The Benjamin, a nursing and rehabilitation center in Boston's Mission Hill neighborhood. (Photo by Gintautas Dumcius)

THE EDGAR P. BENJAMIN Healthcare Center, a Boston home to roughly 70 Black and Latino seniors, is on the verge of shutting down, which would make it the nineteenth nursing home in Massachusetts to close voluntarily since 2021.

Residents, family members, and employees are worried a July 1 closure is a foregone conclusion – but are still fighting to delay the shutdown to give residents more time to find new placements (they say nearby nursing homes have months-long or years-long waits amid capacity challenges). The organization Lawyers for Civil Right filed a lawsuit on Thursday alleging the facility has been mismanaged and calling for a judge to order a receivership, where the state would bring in a new operator.

 “We’re concerned that our residents’ needs won’t be met if additional facilities close,” said Emily Shea, a commissioner of Boston’s Age Strong Commission, at a hearing on the Benjamin last week before the Department of Public Health, which has until April 9 to rule on the nursing home’s closure plan.

Nursing home closures have become more commonplace, particularly in New England. A 2023 study in the Journal of Health Affairs Scholar found New England, along with the south central region of the US, saw the highest rates of nursing home closures from 2011 to 2021. Shea said Boston has lost about 175 long-term care beds in recent years.

The Benjamin’s financial woes are part of an industry trend, but the nursing home also has had its own unique problems, some of them self-inflicted it would appear.

Nursing home leaders often blame closures on financial challenges – and low occupancy can stress balance sheets. Indeed, the Benjamin home was built for over 200 beds, but only 70 residents live there currently.

Still, employees like Leslie Henderson, the Benjamin’s director of admissions, said focusing on the home’s potential capacity is misleading. For starters, a Roxbury charter school paid $869,256 in 2020 alone to rent part of the nursing home, according to a cost report filed with the Center for Health Information and Analysis. Henderson also wants officials to investigate how the nursing home has managed a recent influx in federal funds, including $4 million in stimulus funding reported in 2020

Tony Francis, the current CEO and board president of the Benjamin facility, has stirred controversy. He got the job in 2014 and a year later his salary was $206,742, according to a 2015 cost report. By 2020, his salary was up to $723,217 and his entire compensation package, including pension, exceeded $932,000, according to a 2020 cost report.

The nonprofit nursing home’s board of directors has dwindled from 13 in 2015 to three members currently. Former board member and state lawmaker Royal Bolling Jr. told Boston 25 he was voted off the board for raising questions about Francis’s pay.
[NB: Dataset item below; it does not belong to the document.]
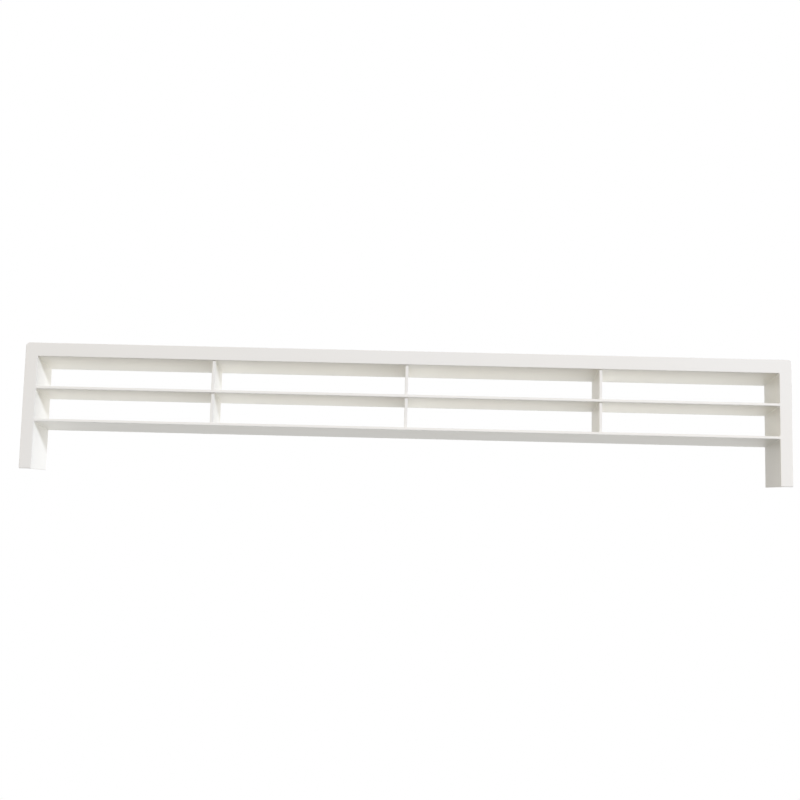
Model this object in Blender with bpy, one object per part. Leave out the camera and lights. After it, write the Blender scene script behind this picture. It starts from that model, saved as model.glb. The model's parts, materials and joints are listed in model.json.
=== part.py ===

Boston 25 also obtained board meeting minutes indicating the nursing home lost $100,000 in a crypto exchange – and that board members approved paying back Francis at 12 percent interest for his loans to the nursing home. The nursing home also owes hundreds of thousands of dollars in overdue utility bills, according to Boston 25.

Marise Colsoul, director of nursing at the Benjamin facility said at least 20 patients have seen significant weight loss since December – and she points to the lack of a regular, on-site dietitian. The nursing home ran out of colostomy bags at one point, and staff resorted to wrapping an elderly resident in a towel to prevent feces from spreading everywhere, according to the Lawyers for Civil Rights lawsuit. 

Nonprofits in Massachusetts are overseen by the attorney general’s office and any nonprofit with more than $500,000 in annual revenue is required to file audited financial statements. 

A 2019 audit found the Benjamin home was facing ongoing financial challenges in 2017 that “raise substantial doubt about its ability to continue.” The audit found “inadequacies in the organization’s accounting records” and said the home’s future depended on management’s “plans to increase revenue and decrease expenses.”

Nursing homes must submit annual cost reports to state and federal authorities, but those reports don’t have to be audited. Under state regulation, the state’s Center for Health Information nd Analysis “and the MassHealth agency may conduct desk audits or field audits to ensure accuracy and consistency” of cost reports.

A spokesperson for the Center for Health Information and Analysis said the agency has not conducted an audit of the Benjamin nursing home’s cost report at any point over the last decade. 

Paul Lanzikos, co-founder of Dignity Alliance Massachusetts, said the lack of financial auditing is troubling – particularly when lives, and millions of dollars in taxpayer funding, are on the line.

“If the financial oversight was being done properly by the state agencies, they would have caught the mismanagement of funds much earlier,” Lanzikos said.

Sharon Magnus, who works at homeless service provider Pine Street Inn, said her mother, who lives at the Benjamin, asked: “‘Can I get a bed where you work at?’”

“‘Ma, you don’t want to stay here,’” Magnus recounted answering. “‘I’m not gonna allow you to.’”

Marina Villenueve is a freelance writer who previously worked as an investigative producer at Boston 25.